## COLLECTED DATA
■ ■ ■ ■ ■
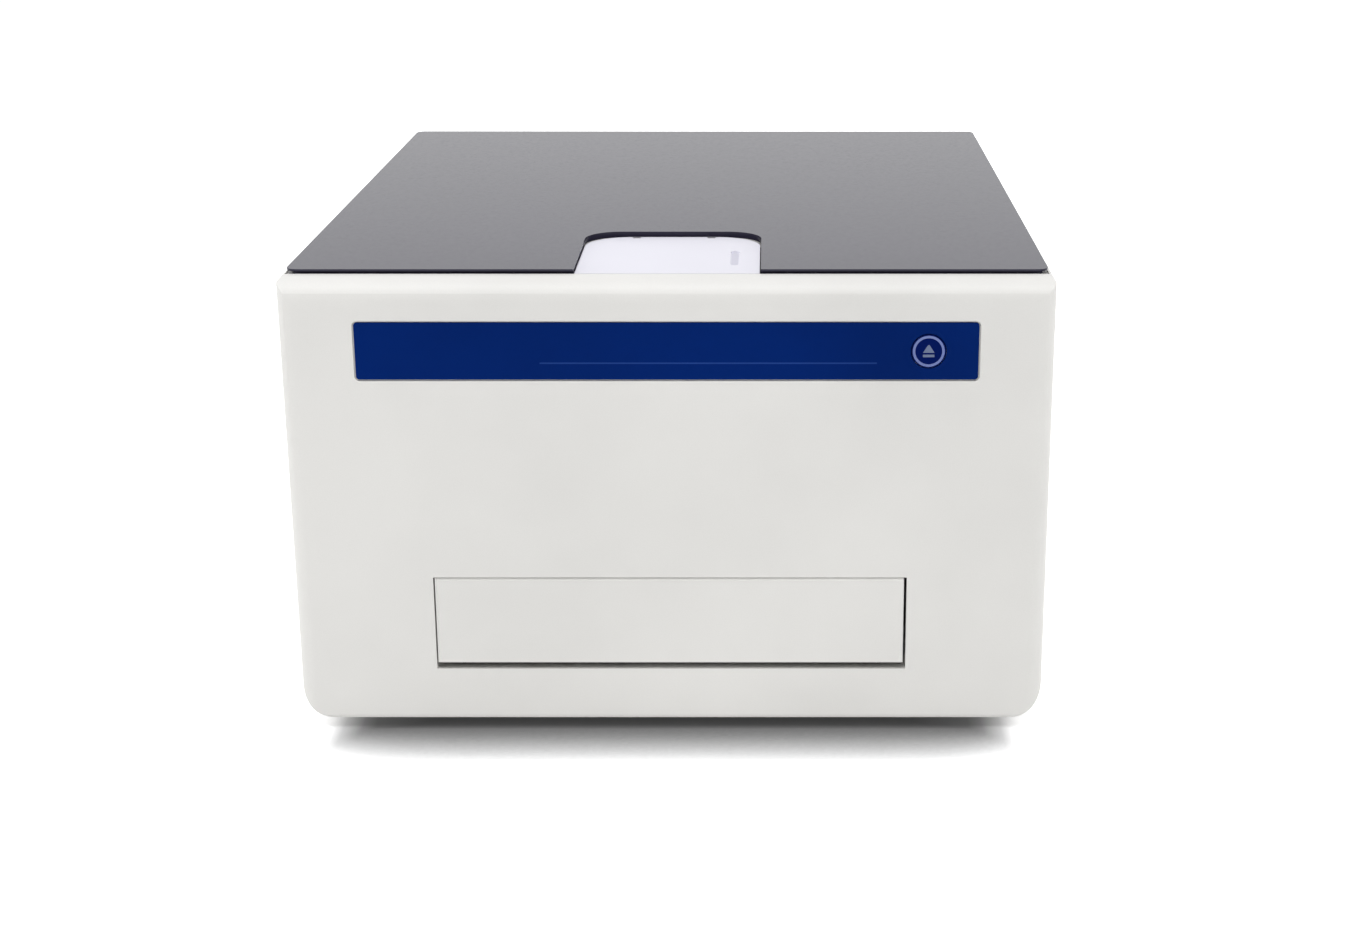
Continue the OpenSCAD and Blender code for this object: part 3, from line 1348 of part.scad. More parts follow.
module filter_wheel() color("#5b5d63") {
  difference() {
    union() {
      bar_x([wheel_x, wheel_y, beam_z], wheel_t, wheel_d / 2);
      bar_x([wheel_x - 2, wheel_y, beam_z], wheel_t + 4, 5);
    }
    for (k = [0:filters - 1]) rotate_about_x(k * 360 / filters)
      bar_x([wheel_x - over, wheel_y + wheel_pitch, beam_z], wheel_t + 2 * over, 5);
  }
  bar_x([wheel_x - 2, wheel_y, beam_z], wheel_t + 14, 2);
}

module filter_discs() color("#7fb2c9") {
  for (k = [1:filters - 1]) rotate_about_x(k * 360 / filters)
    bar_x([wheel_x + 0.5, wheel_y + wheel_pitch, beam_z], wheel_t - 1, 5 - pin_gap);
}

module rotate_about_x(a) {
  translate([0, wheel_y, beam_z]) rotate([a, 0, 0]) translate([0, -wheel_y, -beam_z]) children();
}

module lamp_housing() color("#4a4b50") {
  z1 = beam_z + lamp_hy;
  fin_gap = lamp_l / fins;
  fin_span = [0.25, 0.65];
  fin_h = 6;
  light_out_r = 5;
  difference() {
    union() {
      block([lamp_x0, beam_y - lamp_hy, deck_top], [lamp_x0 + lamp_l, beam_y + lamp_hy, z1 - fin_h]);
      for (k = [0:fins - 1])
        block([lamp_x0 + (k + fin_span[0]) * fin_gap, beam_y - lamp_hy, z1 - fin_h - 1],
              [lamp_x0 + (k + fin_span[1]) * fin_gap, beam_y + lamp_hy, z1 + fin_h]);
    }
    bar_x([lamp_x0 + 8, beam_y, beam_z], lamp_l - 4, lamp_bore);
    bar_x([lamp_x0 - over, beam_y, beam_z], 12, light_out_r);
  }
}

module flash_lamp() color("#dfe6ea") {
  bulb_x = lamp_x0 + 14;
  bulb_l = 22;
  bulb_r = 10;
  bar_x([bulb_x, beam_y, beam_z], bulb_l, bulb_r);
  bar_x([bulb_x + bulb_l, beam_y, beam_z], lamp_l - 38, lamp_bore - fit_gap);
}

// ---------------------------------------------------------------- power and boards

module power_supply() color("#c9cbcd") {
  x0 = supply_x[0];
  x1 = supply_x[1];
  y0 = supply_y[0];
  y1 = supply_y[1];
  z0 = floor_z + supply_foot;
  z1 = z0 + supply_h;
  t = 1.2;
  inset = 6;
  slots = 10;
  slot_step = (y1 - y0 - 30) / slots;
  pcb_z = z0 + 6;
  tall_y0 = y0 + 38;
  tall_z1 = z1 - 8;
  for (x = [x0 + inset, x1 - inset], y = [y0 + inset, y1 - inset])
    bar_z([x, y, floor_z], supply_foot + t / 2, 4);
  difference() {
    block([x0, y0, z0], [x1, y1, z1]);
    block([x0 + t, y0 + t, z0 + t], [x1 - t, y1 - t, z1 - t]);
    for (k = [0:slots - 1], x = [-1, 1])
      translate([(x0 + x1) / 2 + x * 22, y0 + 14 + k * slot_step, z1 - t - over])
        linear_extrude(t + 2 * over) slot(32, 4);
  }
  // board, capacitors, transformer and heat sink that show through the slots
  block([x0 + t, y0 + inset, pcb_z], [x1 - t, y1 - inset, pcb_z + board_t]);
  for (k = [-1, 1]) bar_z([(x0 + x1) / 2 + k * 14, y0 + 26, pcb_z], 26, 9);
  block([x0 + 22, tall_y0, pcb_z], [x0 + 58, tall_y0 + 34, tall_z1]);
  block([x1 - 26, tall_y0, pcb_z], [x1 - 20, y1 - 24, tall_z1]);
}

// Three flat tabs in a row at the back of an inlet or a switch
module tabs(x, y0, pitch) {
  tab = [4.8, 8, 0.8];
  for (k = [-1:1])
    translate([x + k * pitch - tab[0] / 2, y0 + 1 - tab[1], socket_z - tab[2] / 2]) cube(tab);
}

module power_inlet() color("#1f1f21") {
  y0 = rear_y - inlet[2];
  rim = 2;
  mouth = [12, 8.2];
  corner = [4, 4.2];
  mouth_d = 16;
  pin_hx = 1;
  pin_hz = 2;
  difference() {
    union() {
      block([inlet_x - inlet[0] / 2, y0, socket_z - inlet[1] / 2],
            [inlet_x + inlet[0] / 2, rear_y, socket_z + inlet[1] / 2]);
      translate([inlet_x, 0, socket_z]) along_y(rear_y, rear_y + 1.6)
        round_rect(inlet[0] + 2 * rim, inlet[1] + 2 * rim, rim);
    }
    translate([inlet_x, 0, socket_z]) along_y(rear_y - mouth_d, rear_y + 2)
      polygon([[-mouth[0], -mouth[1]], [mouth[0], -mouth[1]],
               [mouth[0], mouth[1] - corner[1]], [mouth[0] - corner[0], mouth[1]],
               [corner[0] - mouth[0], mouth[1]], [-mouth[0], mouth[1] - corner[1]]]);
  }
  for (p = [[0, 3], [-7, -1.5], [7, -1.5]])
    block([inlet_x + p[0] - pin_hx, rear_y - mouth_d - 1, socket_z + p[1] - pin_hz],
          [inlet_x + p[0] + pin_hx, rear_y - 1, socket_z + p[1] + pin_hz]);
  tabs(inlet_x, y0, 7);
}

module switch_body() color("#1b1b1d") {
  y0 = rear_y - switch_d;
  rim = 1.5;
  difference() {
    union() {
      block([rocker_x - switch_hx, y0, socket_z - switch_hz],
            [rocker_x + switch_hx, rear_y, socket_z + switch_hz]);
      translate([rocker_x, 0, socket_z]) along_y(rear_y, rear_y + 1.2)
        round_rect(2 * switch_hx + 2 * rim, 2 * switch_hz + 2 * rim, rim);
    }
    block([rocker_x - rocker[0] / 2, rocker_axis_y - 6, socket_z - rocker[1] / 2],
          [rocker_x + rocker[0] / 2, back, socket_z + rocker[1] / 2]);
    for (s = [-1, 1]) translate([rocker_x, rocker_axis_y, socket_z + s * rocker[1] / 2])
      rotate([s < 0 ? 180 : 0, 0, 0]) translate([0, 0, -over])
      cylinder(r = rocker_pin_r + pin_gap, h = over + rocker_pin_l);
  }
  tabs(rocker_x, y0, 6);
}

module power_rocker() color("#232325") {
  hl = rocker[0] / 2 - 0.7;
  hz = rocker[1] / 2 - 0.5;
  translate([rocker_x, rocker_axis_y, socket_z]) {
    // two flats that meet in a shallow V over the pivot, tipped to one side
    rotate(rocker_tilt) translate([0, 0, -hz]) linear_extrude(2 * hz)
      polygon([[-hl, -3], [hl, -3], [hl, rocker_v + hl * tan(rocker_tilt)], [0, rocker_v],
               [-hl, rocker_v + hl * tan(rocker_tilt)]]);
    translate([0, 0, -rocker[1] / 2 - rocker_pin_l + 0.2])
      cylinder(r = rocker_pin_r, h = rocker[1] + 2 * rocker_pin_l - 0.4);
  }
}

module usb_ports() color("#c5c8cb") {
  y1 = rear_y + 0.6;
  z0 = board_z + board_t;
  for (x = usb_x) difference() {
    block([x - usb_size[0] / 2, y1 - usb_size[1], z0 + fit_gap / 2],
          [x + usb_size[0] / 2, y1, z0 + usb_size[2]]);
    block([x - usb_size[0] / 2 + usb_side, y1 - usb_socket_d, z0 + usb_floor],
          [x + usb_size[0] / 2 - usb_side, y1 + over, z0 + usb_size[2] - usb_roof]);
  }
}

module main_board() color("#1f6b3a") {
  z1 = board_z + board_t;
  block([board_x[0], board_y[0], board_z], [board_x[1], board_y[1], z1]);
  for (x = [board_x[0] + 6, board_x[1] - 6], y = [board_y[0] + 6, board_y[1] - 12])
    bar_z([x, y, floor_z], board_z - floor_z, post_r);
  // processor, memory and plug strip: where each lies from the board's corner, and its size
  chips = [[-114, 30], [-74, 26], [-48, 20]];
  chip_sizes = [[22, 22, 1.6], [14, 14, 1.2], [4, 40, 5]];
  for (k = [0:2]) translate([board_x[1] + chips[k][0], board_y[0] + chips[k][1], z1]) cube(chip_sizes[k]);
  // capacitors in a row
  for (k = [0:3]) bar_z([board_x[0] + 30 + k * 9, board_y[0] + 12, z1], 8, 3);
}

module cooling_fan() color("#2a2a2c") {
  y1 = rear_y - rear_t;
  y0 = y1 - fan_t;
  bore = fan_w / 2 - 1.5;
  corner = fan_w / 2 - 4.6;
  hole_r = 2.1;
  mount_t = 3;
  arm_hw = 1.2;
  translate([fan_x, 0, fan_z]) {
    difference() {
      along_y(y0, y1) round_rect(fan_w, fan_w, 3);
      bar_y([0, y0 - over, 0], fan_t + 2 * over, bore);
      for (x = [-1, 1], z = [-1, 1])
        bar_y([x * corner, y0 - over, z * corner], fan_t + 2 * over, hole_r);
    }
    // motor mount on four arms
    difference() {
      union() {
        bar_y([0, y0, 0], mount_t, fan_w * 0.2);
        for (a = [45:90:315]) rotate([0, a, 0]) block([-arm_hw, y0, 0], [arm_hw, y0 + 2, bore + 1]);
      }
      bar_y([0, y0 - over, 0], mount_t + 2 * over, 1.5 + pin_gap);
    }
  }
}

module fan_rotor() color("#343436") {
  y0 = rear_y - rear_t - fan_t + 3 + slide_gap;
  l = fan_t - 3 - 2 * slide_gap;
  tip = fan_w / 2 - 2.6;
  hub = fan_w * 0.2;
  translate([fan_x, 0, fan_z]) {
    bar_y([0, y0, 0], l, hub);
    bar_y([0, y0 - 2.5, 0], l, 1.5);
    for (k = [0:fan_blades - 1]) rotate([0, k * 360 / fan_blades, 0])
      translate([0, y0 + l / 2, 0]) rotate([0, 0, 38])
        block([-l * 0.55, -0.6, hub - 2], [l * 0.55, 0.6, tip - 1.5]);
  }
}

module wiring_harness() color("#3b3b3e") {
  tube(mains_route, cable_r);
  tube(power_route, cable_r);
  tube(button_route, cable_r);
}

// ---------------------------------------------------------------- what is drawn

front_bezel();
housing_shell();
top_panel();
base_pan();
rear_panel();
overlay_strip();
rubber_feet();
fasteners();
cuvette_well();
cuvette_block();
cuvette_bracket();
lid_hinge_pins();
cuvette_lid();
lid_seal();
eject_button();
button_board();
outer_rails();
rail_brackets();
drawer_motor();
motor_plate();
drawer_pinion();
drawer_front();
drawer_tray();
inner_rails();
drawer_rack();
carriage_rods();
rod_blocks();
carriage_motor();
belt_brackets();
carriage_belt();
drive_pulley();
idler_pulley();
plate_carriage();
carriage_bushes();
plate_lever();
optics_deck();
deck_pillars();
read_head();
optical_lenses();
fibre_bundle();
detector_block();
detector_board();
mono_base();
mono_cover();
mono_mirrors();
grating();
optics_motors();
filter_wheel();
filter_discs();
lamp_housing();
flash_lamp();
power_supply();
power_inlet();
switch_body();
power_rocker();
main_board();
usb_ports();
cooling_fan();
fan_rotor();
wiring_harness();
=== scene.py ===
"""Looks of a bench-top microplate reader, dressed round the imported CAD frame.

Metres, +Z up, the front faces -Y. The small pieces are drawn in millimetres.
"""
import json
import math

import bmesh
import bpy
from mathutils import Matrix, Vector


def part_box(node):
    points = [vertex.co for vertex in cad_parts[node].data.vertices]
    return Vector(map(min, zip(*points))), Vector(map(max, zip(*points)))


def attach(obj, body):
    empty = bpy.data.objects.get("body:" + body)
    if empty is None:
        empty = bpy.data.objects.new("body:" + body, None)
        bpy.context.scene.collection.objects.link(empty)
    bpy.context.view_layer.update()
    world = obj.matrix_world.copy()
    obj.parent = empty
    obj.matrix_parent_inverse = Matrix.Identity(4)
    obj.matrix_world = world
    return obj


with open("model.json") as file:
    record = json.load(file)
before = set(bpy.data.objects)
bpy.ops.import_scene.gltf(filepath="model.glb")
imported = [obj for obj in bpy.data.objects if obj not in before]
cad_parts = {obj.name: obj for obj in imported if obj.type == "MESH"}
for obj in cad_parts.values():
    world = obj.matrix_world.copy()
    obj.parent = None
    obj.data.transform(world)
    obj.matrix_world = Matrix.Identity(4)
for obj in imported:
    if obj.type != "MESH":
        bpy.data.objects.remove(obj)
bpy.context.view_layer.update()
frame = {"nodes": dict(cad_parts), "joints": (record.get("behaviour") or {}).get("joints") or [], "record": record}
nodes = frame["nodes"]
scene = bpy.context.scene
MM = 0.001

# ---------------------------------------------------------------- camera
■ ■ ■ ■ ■
## EXERCISE
Print the lines from the line with "optical_lenses();" to the line with "bpy.context.scene.collection.objects.link(empty)" exactly, and print nothing else. Both of those lines are included.

## RESPONSE
optical_lenses();
fibre_bundle();
detector_block();
detector_board();
mono_base();
mono_cover();
mono_mirrors();
grating();
optics_motors();
filter_wheel();
filter_discs();
lamp_housing();
flash_lamp();
power_supply();
power_inlet();
switch_body();
power_rocker();
main_board();
usb_ports();
cooling_fan();
fan_rotor();
wiring_harness();
=== scene.py ===
"""Looks of a bench-top microplate reader, dressed round the imported CAD frame.

Metres, +Z up, the front faces -Y. The small pieces are drawn in millimetres.
"""
import json
import math

import bmesh
import bpy
from mathutils import Matrix, Vector


def part_box(node):
    points = [vertex.co for vertex in cad_parts[node].data.vertices]
    return Vector(map(min, zip(*points))), Vector(map(max, zip(*points)))


def attach(obj, body):
    empty = bpy.data.objects.get("body:" + body)
    if empty is None:
        empty = bpy.data.objects.new("body:" + body, None)
        bpy.context.scene.collection.objects.link(empty)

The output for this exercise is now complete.